National Financial Services Cyber Leader, EY

Thomas Davies

It depends on what kinds of systems they are using. For example, there are private networks between the banks for SWIFT messaging, wire transfers and such, and then there are public networks for dealing with their customer bases.

It depends on what criticality of asset they are resolving. For example, in a lot of cases they will have dedicated private networks for their third party service providers as well.

5:15 p.m.

Liberal

The Chair Liberal John McKay

We had one security person describe it as secure here, secure here and a cardboard box in between.
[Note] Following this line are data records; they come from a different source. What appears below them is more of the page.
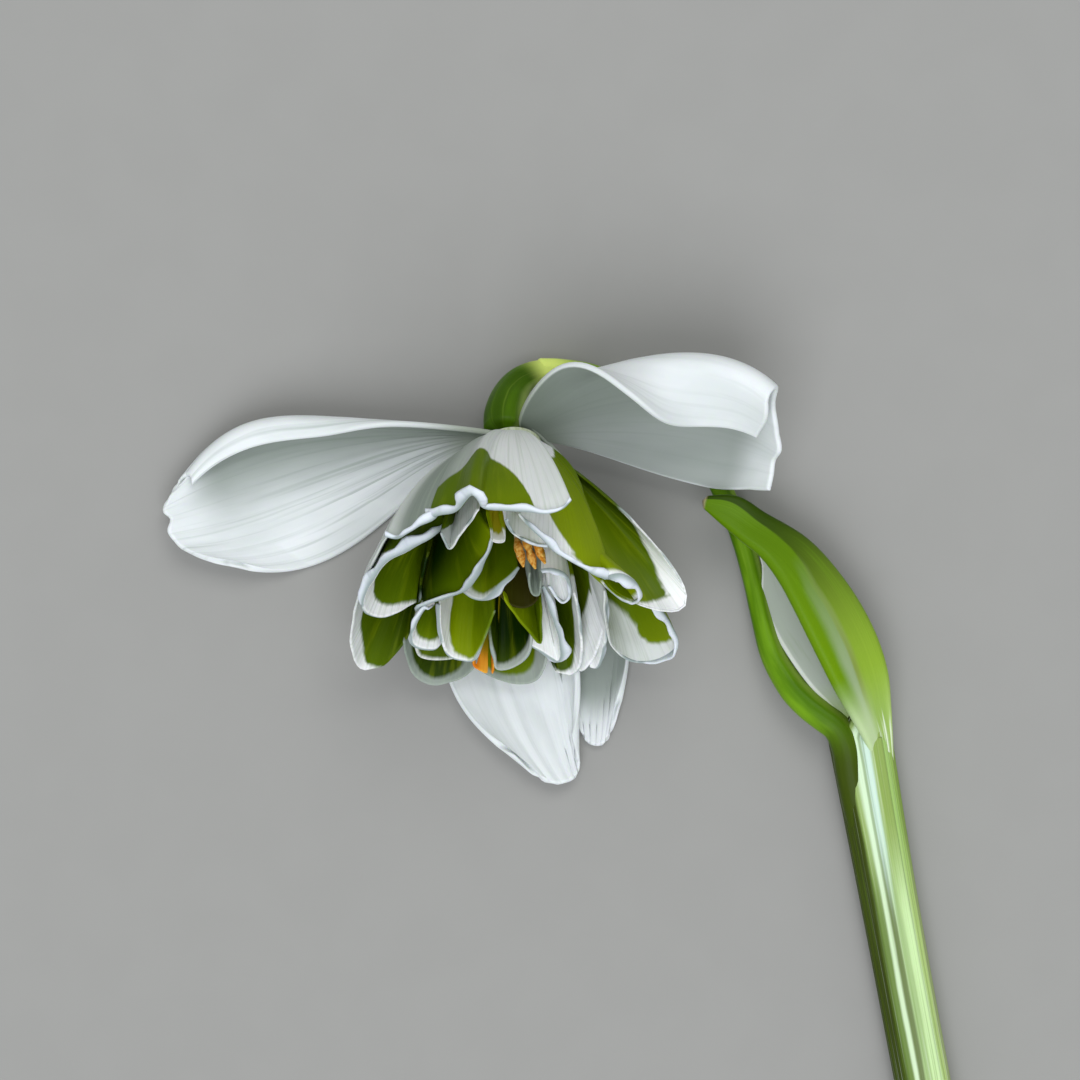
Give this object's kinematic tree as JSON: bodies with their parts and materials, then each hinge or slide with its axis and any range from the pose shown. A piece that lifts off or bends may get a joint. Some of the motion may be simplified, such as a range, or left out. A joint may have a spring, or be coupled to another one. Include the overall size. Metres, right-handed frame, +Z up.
{
  "type": "snowdrop",
  "caption": "Picked double snowdrop lying on a surface, its bloom looking up, with white outer tepals, green-marked inner ones, a split spathe and a ribbed stalk.",
  "frame": {"origin": "middle of the flower's footprint, on the surface that it lies on", "axes": "+Z up from the surface, +Y from the cut end of the stalk towards the bloom, +X to the side that the spathe is on"},
  "size_m": [0.0729, 0.106, 0.0251],
  "materials": {
    "stalk_green": "smooth waxy green stalk, lightly ribbed",
    "sheath_green": "green keels with thin pale membrane between",
    "tepal_white": "soft white petal tissue with faint lengthwise veins",
    "tepal_marked": "green marks on white petal tissue",
    "anther_orange": "dull orange pollen"
  },
  "bodies": {
    "root": {"scape": "stalk_green", "pedicel": "stalk_green", "ovary": "stalk_green", "spathe": "sheath_green", "outer_tepal_left": "tepal_white", "outer_tepal_right": "tepal_white", "outer_tepal_back": "tepal_white", "outer_tepal_back_right": "tepal_white", "inner_tepals": "tepal_marked", "stamens": "anther_orange"}
  },
  "joints": []
}
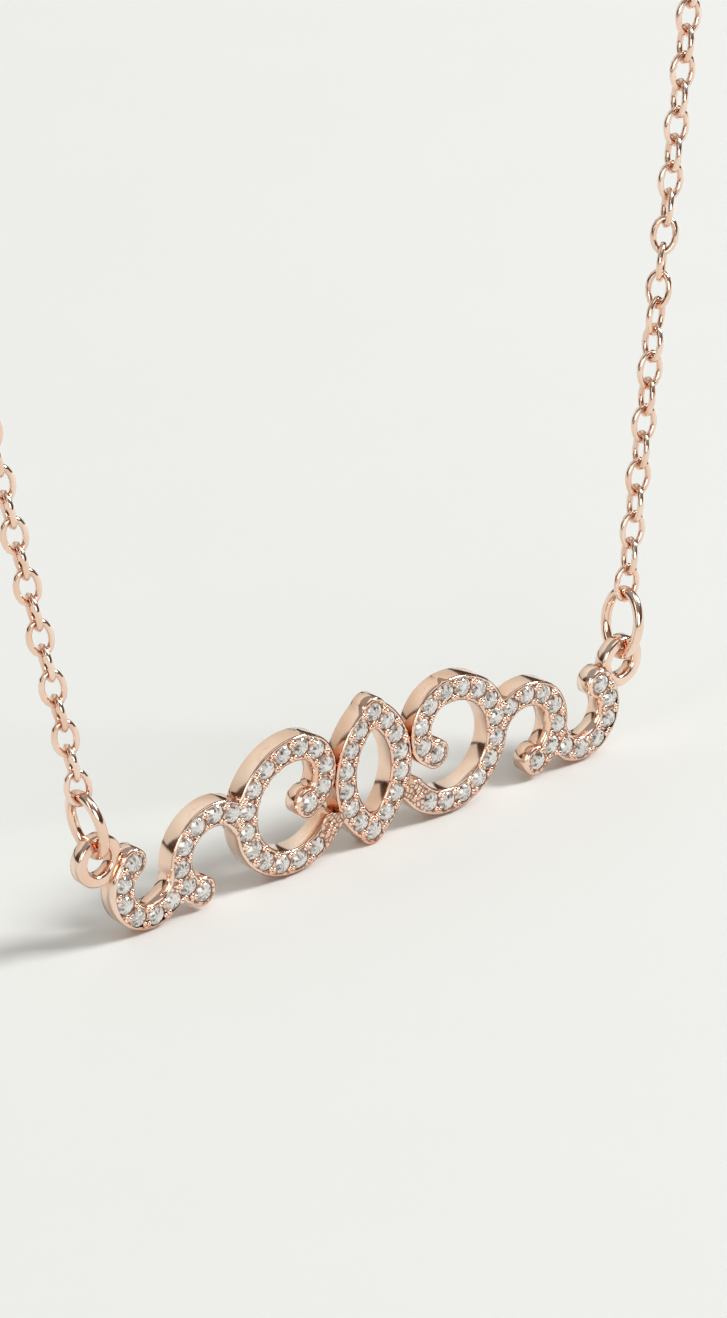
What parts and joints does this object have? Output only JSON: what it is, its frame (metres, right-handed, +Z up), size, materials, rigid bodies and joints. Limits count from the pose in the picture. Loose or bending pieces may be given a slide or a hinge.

Wouldn't a number of your clients have exactly that issue whether the cardboard box is here, or there, or in between it's still unsecure?

5:15 p.m.

National Financial Services Cyber Leader, EY

Thomas Davies

To reduce that is the goal. It's like coding a message when we used to send messages back and forth during the war in indigenous languages so they couldn't be read midstream. We do the same thing today. As a message is being sent through the wire, you try to keep it as decoded as possible, but once it gets to its destination, someone has a token or a key to unlock the information and understand what's there.

5:15 p.m.

Liberal

The Chair Liberal John McKay

Mr. Gordon, do you want to add anything?

5:15 p.m.

Executive Director, Canadian Cyber Threat Exchange

Robert Gordon

From the very narrow perspective of the CCTX, it's not going to matter because that responsibility will reside with each one of our members having to deal with it. Depending on the type of member we have, they will be dealing with it from the financial institutions or they will be relying on the public network.

5:15 p.m.

Liberal

The Chair Liberal John McKay

What do you mean it doesn't matter?

5:15 p.m.

Executive Director, Canadian Cyber Threat Exchange

Robert Gordon

I'm not monitoring their networks so I don't see what all of my members are seeing. What I get is the result of what they are looking at on their network, and when they see anomalies coming in, that's what I actually see. I'm not sitting and watching what's going on inside their network.